Friday, January 20, 2012

Murphy's Law versus The Mayans

        So it’s mid-January and I haven’t written anything since November. If there’s one thing I’m good at, and according to my family and friends there really isn’t, it’s procrastination. I have the best intentions with this blog, honestly I do, it’s just that life keeps getting in the way. I had this great December blog idea about an African Santa Claus, dressed in a traditional Kwanzaa dashiki, catching his beard on fire lighting a menorah at a pagan Solstice Festival, but then I got downsized at work. Aren’t corporate euphemisms great? It seems they were looking to save a little money so they hired someone who could show up later than me, leave earlier than me, surf the Internet more efficiently and thoroughly than me, and drink 27% more coffee. It just doesn’t seem possible. Honestly, I thought my skill-set was fairly irreplaceable. Was my mother lying to me when she said I was special? Sometimes I wax poetic about writing Coffee and Scotch for a living, however, it seems my destiny lies in far greater things. I’m starting a new job soon. I think they said I’ll be the Junior Assistant to the Vice President of North American widget operations. Corporate America sure can slip the rose colored glasses on you pretty quickly. It seems a little unfair to be starting a new job “pre-jaded” but it’s not in my nature to be optimistic. There’s only so many times you can be hopeful before the warm bright light of hope fades away to the cold stark darkness of reality. I’m sure my new cubicle will be really great though and I’m looking forward to spending at least nine hours a day in it. Happy New Year everyone!

       I thought it might be a fun way to start the New Year off with some special Coffee and Scotch 2012 predictions. And no 2012 prediction list would be complete without a nod to the Mayans and their zany calendar antics. By now, almost everyone knows about the Mayans and their doomsday prophecy. But what the Mayans didn’t factor into their premonition is the most powerful force in the universe. If you were thinking gravity, you must be new here. I’m talking about Murphy's Law dammit. Anything that can go wrong, will go wrong. No doubt you’re wondering what the correlation is? It’s simple really, you see life likes kicking me in the nuts, so why would it want to stop? Put another way, life as we know it will not cease until the universe is done making me its bitch. So fear not my tinfoil hat wearing loyal readers, I may be balled up in the fetal position and crying like a little girl, but I’m still drawing breath.

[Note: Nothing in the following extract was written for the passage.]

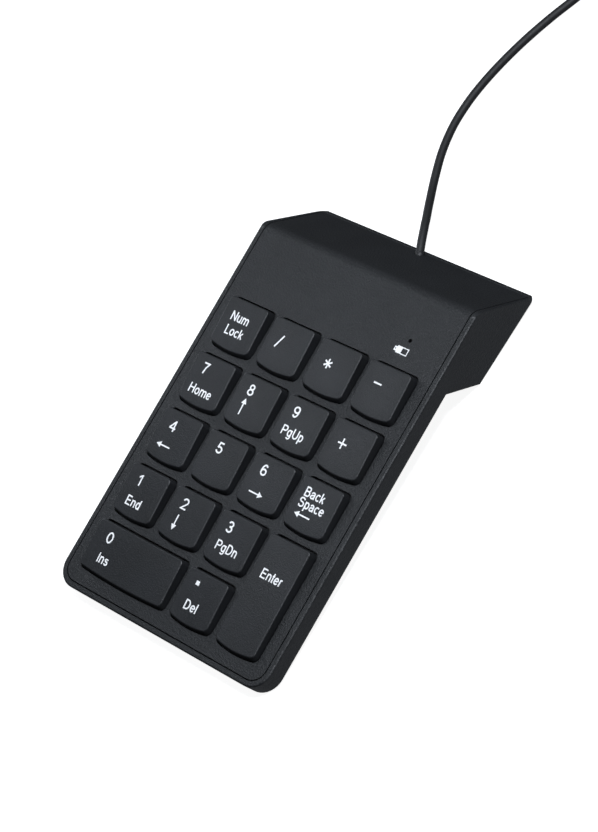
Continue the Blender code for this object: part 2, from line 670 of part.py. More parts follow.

       In line with people getting downsized and euphemized, I’m expecting more belt tightening is inevitable this year, what with the global economy being brought to it’s knees by a bunch of uni-browed Greeks who spent too much money of Ouzo and olive oil. I’m not sure who employs Punxsutawney Phil, but the position of Under Secretary of Seasonal Transition Indication sounds like something the government might have on it’s payroll. I imagine the money for Phil’s extravagant lifestyle is earmarked somewhere in the Defense Department budget. It just doesn’t seem appropriate to keep an under-qualified quadruped on the payroll when there are hundreds of thousands of under-qualified bipeds without work. What difference should it make whether you live in a stump or a double wide trailer? Either way, you’re still in Pennsylvania, and it’s hard to make that sound good. It’s like lipstick on a groundhog.

       No conversation about 2012 predictions and under-qualified bipeds would be complete without mentioning the impending Presidential election. I fancy myself an independent thinker and I like to vote along those lines too. I prefer the logical approach of voting for the candidate who I think is best suited for the position, as opposed to blindly voting for whichever idiot my political party affiliation dictates. Sitting back and watching the Republican Party beat itself up in the primaries, it seems clear to me that our current President will retain his seat for another term. I’m personally throwing my hat in the ring with Ron Paul but my track record is pretty consistent with backing losers. This year’s election already feels like a “damned if you do, damned if you don’t” type of situation. If ours is the best Democracy in the world, I feel really bad for the rest of the world. I guess I’m used to losers by now anyway being a fan of the Mets, the Jets and John McCain. I really could use some change I can believe in, maybe 2016 will look a little less cold and dark.